Show every line containing "attach" by copying it.
# # # # # # #
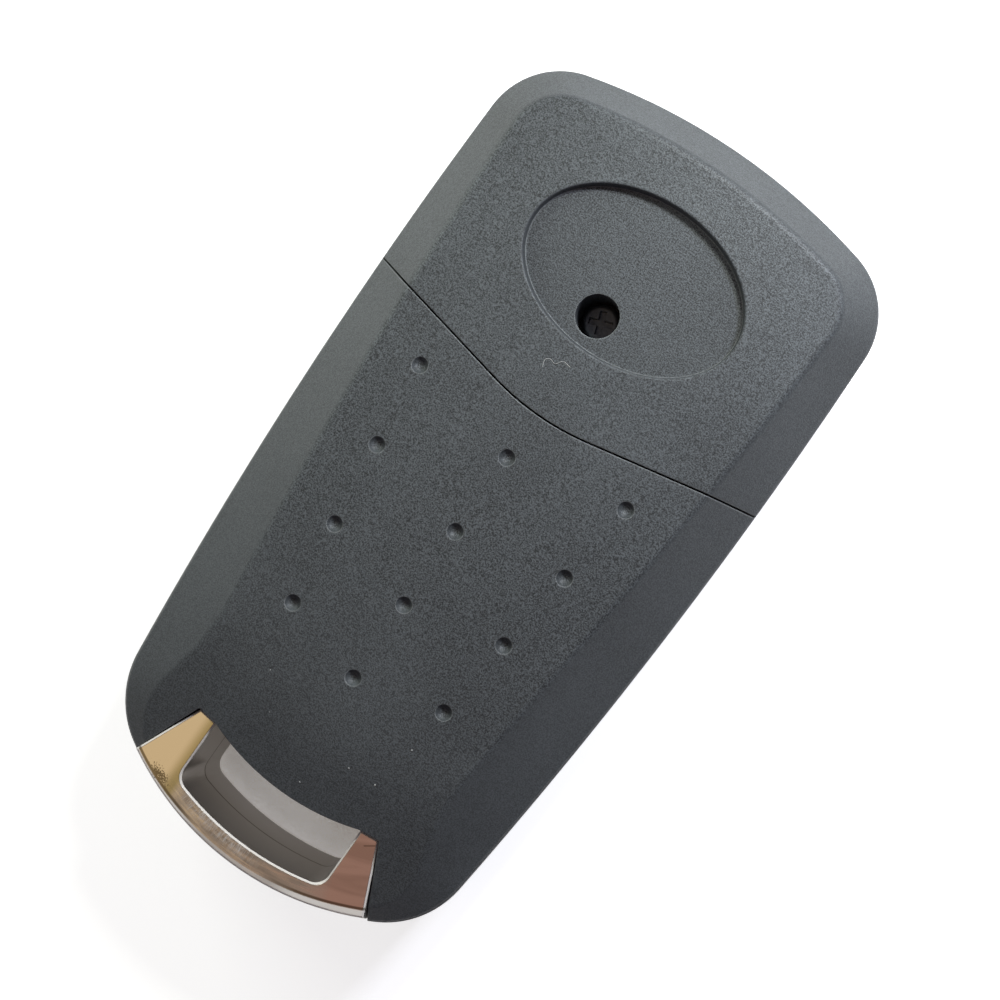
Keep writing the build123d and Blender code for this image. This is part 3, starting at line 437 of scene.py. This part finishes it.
# painted brown reflection in cloudy patches on the right lug and the bar
PATCHES = 700.0
PATCH_TWIST = 0.6
PATCH_RANGE = (0.42, 0.62, 0.0, 0.35)
PATCH_FADE = (-2 * MM, 5 * MM)
patches = ramp(tree, noise(tree, stretched, PATCHES, 2.0, distortion=PATCH_TWIST), *PATCH_RANGE)
brown_reflection_patches = product(tree, patches, ramp(tree, arc, *PATCH_FADE, 0.0, 1.0), top)

# colour, gloss and what is left of the metal
SATIN_WALL = 0.65
DULL_ROUGH = 0.5
DULL_METAL = -0.45
DULL_BUMP = {"Strength": 0.25, "Distance": 0.01 * MM}
paint = CHROME
for share, colour in (
    (brown_reflection_patches, DULLED_AND_REFLECTED), (dull, DULLED_AND_REFLECTED), (olive_reflection_mask, OLIVE_REFLECTION), (scuffs, PALE_WEAR_AND_HIGHLIGHT), (painted_pale, PALE_WEAR_AND_HIGHLIGHT), (grime, GRIME),
):
    paint = mix(tree, share, paint, colour)
# scuffs, and the painted highlight and reflection, lose the chrome
scuffed_and_painted_pale = work(tree, "MAXIMUM", scuffs, painted_pale)
rough = work(tree, "MULTIPLY_ADD", dull, DULL_ROUGH, scuffed_and_painted_pale)
rough = work(tree, "MAXIMUM", rough, ramp(tree, top, 0.0, 1.0, SATIN_WALL, 0.0))
covered = work(tree, "MULTIPLY_ADD", dull, DULL_METAL, 1.0)
bump = add(tree, "Bump", {**DULL_BUMP, "Height": dull, "Normal": wear_and_glint.outputs["Normal"]})
close_material(tree, add(tree, "BsdfPrincipled", {
    "Base Color": paint, "Roughness": ramp(tree, rough, 0.0, 1.0, *CHROME_GLOSS),
    "Metallic": work(tree, "SUBTRACT", covered, scuffed_and_painted_pale, clamp=True), "Normal": bump.outputs[0],
    "Specular Tint": CHROME_TINT,
}))
dress("key_ring_bar", bar_chrome)


# Casing screw: a small black-zinc screw with a cross recess, driven from the back through the rear casing.
BLACK_ZINC = (0.115, 0.130, 0.145, 1)
METAL_EDGE_R = 0.1 * MM
METAL_LINES = 3000.0
METAL_BUMP = {"Strength": 0.25, "Distance": 0.01 * MM}
LINE_TONE = 0.82
EVEN_GRAIN = (1, 1, 1)


def plain_metal(name, colour, rough, grain=EVEN_GRAIN, metallic=1.0):
    """Machined or plated metal with a fine grain, stretched where grain is less than 1."""
    material, tree = blank_material(name)
    spot = add(tree, "TexCoord")
    wear_and_glint = place_group(tree, lit_wear_group, {"Radius": METAL_EDGE_R})
    along = add(tree, "Mapping", {"Vector": spot.outputs["Object"], "Scale": grain})
    lines = noise(tree, along.outputs[0], METAL_LINES, 4.0)
    bump = add(tree, "Bump", {**METAL_BUMP, "Height": lines, "Normal": wear_and_glint.outputs["Normal"]})
    close_material(tree, add(tree, "BsdfPrincipled", {
        "Base Color": mix(tree, lines, colour, [c * LINE_TONE for c in colour[:3]] + [1]),
        "Roughness": ramp(tree, lines, 0.3, 0.7, rough * 0.8, rough * 1.25),
        "Metallic": metallic, "Normal": bump.outputs[0],
    }))
    return material


dress("casing_screw", plain_metal("screw_zinc", BLACK_ZINC, 0.35, metallic=0.6))


# Flip mechanism: a nickel-plated zinc hub that turns in the head, an uncut nickel-plated blade pinned into it,
# and a wire spring between the hub and the chrome-plated release button.
HUB_NICKEL = (0.50, 0.50, 0.50, 1)
BLADE_NICKEL = (0.66, 0.65, 0.62, 1)
PIN_STEEL = (0.40, 0.40, 0.41, 1)
SPRING_WIRE = (0.45, 0.45, 0.45, 1)
BUTTON_CHROME = (0.80, 0.80, 0.81, 1)
dress("blade_hub", plain_metal("hub_nickel", HUB_NICKEL, 0.38))
dress("key_blade", plain_metal("blade_nickel", BLADE_NICKEL, 0.24, (1, 0.04, 1)))
dress("blade_pin", plain_metal("pin_steel", PIN_STEEL, 0.3, (1, 1, 0.1)))
dress("flip_spring", plain_metal("spring_wire", SPRING_WIRE, 0.3))
dress("release_button", plain_metal("button_chrome", BUTTON_CHROME, 0.08))


# Lock and unlock keys: hard caps moulded in the casing's colour with a smoother grain, pushed out by the pad's domes.
# tones of pits, tops and edges; the pale edge tone is wear and also a painted highlight along the edges
KEY_CHARCOAL = ((0.026, 0.028, 0.030, 1), (0.060, 0.064, 0.067, 1), (0.13, 0.135, 0.14, 1))
KEY_GRAIN_SIZE = 0.18 * MM
KEY_GRAIN_HEIGHT = 0.012 * MM
KEY_EDGE_R = 0.12 * MM
key_plastic = grained_plastic("key_plastic", KEY_CHARCOAL, KEY_GRAIN_SIZE, KEY_GRAIN_HEIGHT, KEY_EDGE_R)
for node in ("lock_key", "unlock_key"):
    dress(node, key_plastic)


# Key symbols: a closed and an open padlock, pad-printed in pale ink on the faces of the lock and unlock keys.
# The ink stands a few hundredths of a millimetre proud of the plastic.
SYMBOL_BODY = (2.6 * MM, 2.0 * MM)
SYMBOL_CORNER_R = 0.3 * MM
SHACKLE_R = 0.82 * MM
SHACKLE_LINE = 0.36 * MM
SHACKLE_LEG = 0.45 * MM
SHACKLE_SHOWN = 0.8         # share of the legs that shows above the body
SHACKLE_LIFT = 0.35 * MM
OPEN_LEG = 0.1 * MM
INK_PROUD = 0.02 * MM
INK_SUNK = 0.04 * MM
INK_TONES = ((0.50, 0.51, 0.51, 1), (0.68, 0.69, 0.69, 1))
INK_MOTTLE = 6000.0
INK_ROUGH = 0.55
CORNER_STEPS = 5
SHACKLE_STEPS = 16


def body_outline():
    """Rectangle with rounded corners, round its own middle."""
    half_x, half_y = SYMBOL_BODY[0] / 2 - SYMBOL_CORNER_R, SYMBOL_BODY[1] / 2 - SYMBOL_CORNER_R
    outline = []
    for corner, (side_x, side_y) in enumerate(((1, 1), (-1, 1), (-1, -1), (1, -1))):
        for step in range(CORNER_STEPS + 1):
            angle = pi / 2 * (corner + step / CORNER_STEPS)
            out_x, out_y = SYMBOL_CORNER_R * cos(angle), SYMBOL_CORNER_R * sin(angle)
            outline.append((side_x * half_x + out_x, side_y * half_y + out_y))
    return outline


def shackle_outline(left_leg, right_leg, base):
    """Bow of even width on two legs that reach down from its ends."""
    inner, outer = SHACKLE_R - SHACKLE_LINE / 2, SHACKLE_R + SHACKLE_LINE / 2
    turns = [pi * step / SHACKLE_STEPS for step in range(SHACKLE_STEPS + 1)]
    bow = [(outer * cos(turn), base + outer * sin(turn)) for turn in turns]
    hollow = [(inner * cos(turn), base + inner * sin(turn)) for turn in reversed(turns)]
    left = [(-outer, base - left_leg), (-inner, base - left_leg)]
    right = [(inner, base - right_leg), (outer, base - right_leg)]
    return bow + left + hollow + right


def ink_mesh(name, outlines, centre, face_z):
    """Flat prisms of ink over each outline, on a face that looks down."""
    points, faces = [], []
    for outline in outlines:
        first, count = len(points), len(outline)
        for z in (face_z - INK_PROUD, face_z + INK_SUNK):
            points += [(centre[0] + x, centre[1] + y, z) for x, y in outline]
        faces.append([first + i for i in reversed(range(count))])
        faces.append([first + count + i for i in range(count)])
        for i in range(count):
            j = (i + 1) % count
            faces.append([first + i, first + j, first + count + j, first + count + i])
    mesh = bpy.data.meshes.new(name)
    mesh.from_pydata(points, [], faces)
    return mesh


symbol_ink, tree = blank_material("symbol_ink")
spot = add(tree, "TexCoord").outputs["Object"]
paint = mix(tree, noise(tree, spot, INK_MOTTLE, 3.0), *INK_TONES)
close_material(tree, add(tree, "BsdfPrincipled", {"Base Color": paint, "Roughness": INK_ROUGH}))

for node, body, lift, right_leg in (
    ("lock_key", "lock", 0.0, SHACKLE_LEG), ("unlock_key", "unlock", SHACKLE_LIFT, OPEN_LEG),
):
    low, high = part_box(node)
    centre = ((low[0] + high[0]) / 2, (low[1] + high[1]) / 2 - SHACKLE_R / 2)
    base = SYMBOL_BODY[1] / 2 + SHACKLE_LEG * SHACKLE_SHOWN + lift
    outlines = [body_outline(), shackle_outline(SHACKLE_LEG + lift, right_leg, base)]
    symbol = put(body + "_symbol", ink_mesh(body + "_symbol", outlines, centre, low[2]))
    symbol.data.materials.append(symbol_ink)
    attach(symbol, body)


# Button pad: one sheet of grey silicone with a dome under each key, held on three ribs of the front casing.
PAD_TONES = ((0.24, 0.25, 0.26, 1), (0.34, 0.35, 0.36, 1))
PAD_BLOOM = 500.0
PAD_ROUGH = 0.62
PAD_SHEEN = 0.1
PAD_BUMP = {"Strength": 0.3, "Distance": 0.02 * MM}
pad_silicone, tree = blank_material("pad_silicone")
bloom = noise(tree, add(tree, "TexCoord").outputs["Object"], PAD_BLOOM, 5.0)
bump = add(tree, "Bump", {**PAD_BUMP, "Height": bloom})
close_material(tree, add(tree, "BsdfPrincipled", {
    "Base Color": mix(tree, bloom, *PAD_TONES), "Roughness": PAD_ROUGH, "Normal": bump.outputs[0],
    "Sheen Weight": PAD_SHEEN,
}))
dress("button_pad", pad_silicone)


# Dust: a curled pale fibre below the badge recess and a few white specks near the ring bar. They cling to the
# grain of the plastic and lie on the surface that is under them.
FIBRE_PATH = [(-1.92, 12.72), (-2.10, 13.32), (-1.75, 13.62), (-1.22, 13.52), (-0.77, 14.05), (-0.02, 13.98)]
FIBRE_R = 0.022 * MM
FIBRE_STEPS = 40
FIBRE_SIDES = 6
SPECKS = [(6.53, -23.42), (-4.15, -23.72), (3.96, -23.56), (7.4, -19.2), (-6.1, -20.8), (1.2, -27.1)]
SPECK_R = 0.06 * MM
SPECK_LIFT = 0.2
SPECK_LEAST = (0.6, 0.6, 0.5)
SPECK_MOST = (1.3, 1.5, 0.9)
SPECK_SEED = 4
LOOK_FROM = 30 * MM
DUST_TONES = ((0.22, 0.22, 0.21, 1), (0.52, 0.52, 0.51, 1))
DUST_FLUFF = 20000.0
DUST_ROUGH = 0.9

dust_white, tree = blank_material("dust_white")
fluff = noise(tree, add(tree, "TexCoord").outputs["Object"], DUST_FLUFF, 2.0)
close_material(tree, add(tree, "BsdfPrincipled", {
    "Base Color": mix(tree, fluff, *DUST_TONES), "Roughness": DUST_ROUGH,
}))


def on_surface(node, places, lift):
    """Points at these places (mm) on the top of a CAD node, a little above it."""
    solid = BVHTree.FromObject(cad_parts[node], bpy.context.evaluated_depsgraph_get())
    hits = [solid.ray_cast(Vector((x * MM, y * MM, LOOK_FROM)), Vector((0, 0, -1)))[0] for x, y in places]
    return [hit + Vector((0, 0, lift)) for hit in hits]


def geometry_tree(name, *sizes):
    """Geometry Nodes group with a mesh in, named sizes in and a mesh out."""
    return new_group(
        name, "GeometryNodeTree", [("Geometry", "NodeSocketGeometry", None), *sizes],
        [("Geometry", "NodeSocketGeometry")],
    )


def finish_tree(tree, made, outside):
    """Real geometry in the dust's material as the tree's result."""
    whole = add(tree, "RealizeInstances", {"Geometry": made.outputs[0]})
    done = add(tree, "SetMaterial", {"Geometry": whole.outputs[0], "Material": dust_white})
    tree.links.new(done.outputs[0], outside.inputs["Geometry"])


def grown(name, points, edges, tree):
    """Plain mesh that the tree makes from these points."""
    seed = bpy.data.meshes.new(name + "_seed")
    seed.from_pydata(points, edges, [])
    grower = put(name + "_seed", seed)
    grower.modifiers.new(name, "NODES").node_group = tree
    depsgraph = bpy.context.evaluated_depsgraph_get()
    mesh = bpy.data.meshes.new_from_object(grower.evaluated_get(depsgraph), depsgraph=depsgraph)
    bpy.data.objects.remove(grower)
    mesh.name = name
    return put(name, mesh)


fibre_tree, inside, outside = geometry_tree("curled_fibre", ("Radius", "NodeSocketFloat", FIBRE_R))
path = add(fibre_tree, "MeshToCurve", {"Mesh": inside.outputs["Geometry"]})
path = add(fibre_tree, "CurveSplineType", {"Curve": path.outputs[0]}, spline_type="CATMULL_ROM")
path = add(fibre_tree, "ResampleCurve", {"Curve": path.outputs[0], "Count": FIBRE_STEPS})
ring = add(fibre_tree, "CurvePrimitiveCircle", {"Resolution": FIBRE_SIDES, "Radius": inside.outputs["Radius"]})
tube = add(fibre_tree, "CurveToMesh", {
    "Curve": path.outputs[0], "Profile Curve": ring.outputs[0], "Fill Caps": True,
})
finish_tree(fibre_tree, tube, outside)
points = on_surface("rear_casing", FIBRE_PATH, FIBRE_R)
fibre = grown("dust_fibre", points, [(i, i + 1) for i in range(len(points) - 1)], fibre_tree)
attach(fibre, "casing")

speck_tree, inside, outside = geometry_tree(
    "dust_specks", ("Radius", "NodeSocketFloat", SPECK_R), ("Seed", "NodeSocketInt", SPECK_SEED),
)
grit = add(speck_tree, "MeshIcoSphere", {"Radius": inside.outputs["Radius"], "Subdivisions": 2})
spread = speck_tree.nodes.new("FunctionNodeRandomValue")
spread.data_type = "FLOAT_VECTOR"
spread.inputs[0].default_value = SPECK_LEAST
spread.inputs[1].default_value = SPECK_MOST
speck_tree.links.new(inside.outputs["Seed"], spread.inputs["Seed"])
scattered = add(speck_tree, "InstanceOnPoints", {
    "Points": inside.outputs["Geometry"], "Instance": grit.outputs[0], "Scale": spread.outputs[0],
})
finish_tree(speck_tree, scattered, outside)
specks = grown("dust_specks", on_surface("battery_cover", SPECKS, SPECK_LIFT * SPECK_R), [], speck_tree)
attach(specks, "cover")


bpy.context.scene.view_settings.view_transform = "Standard"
# # # # # # #
REPLY TO THE EXERCISE:
    attach(symbol, body)
attach(fibre, "casing")
attach(specks, "cover")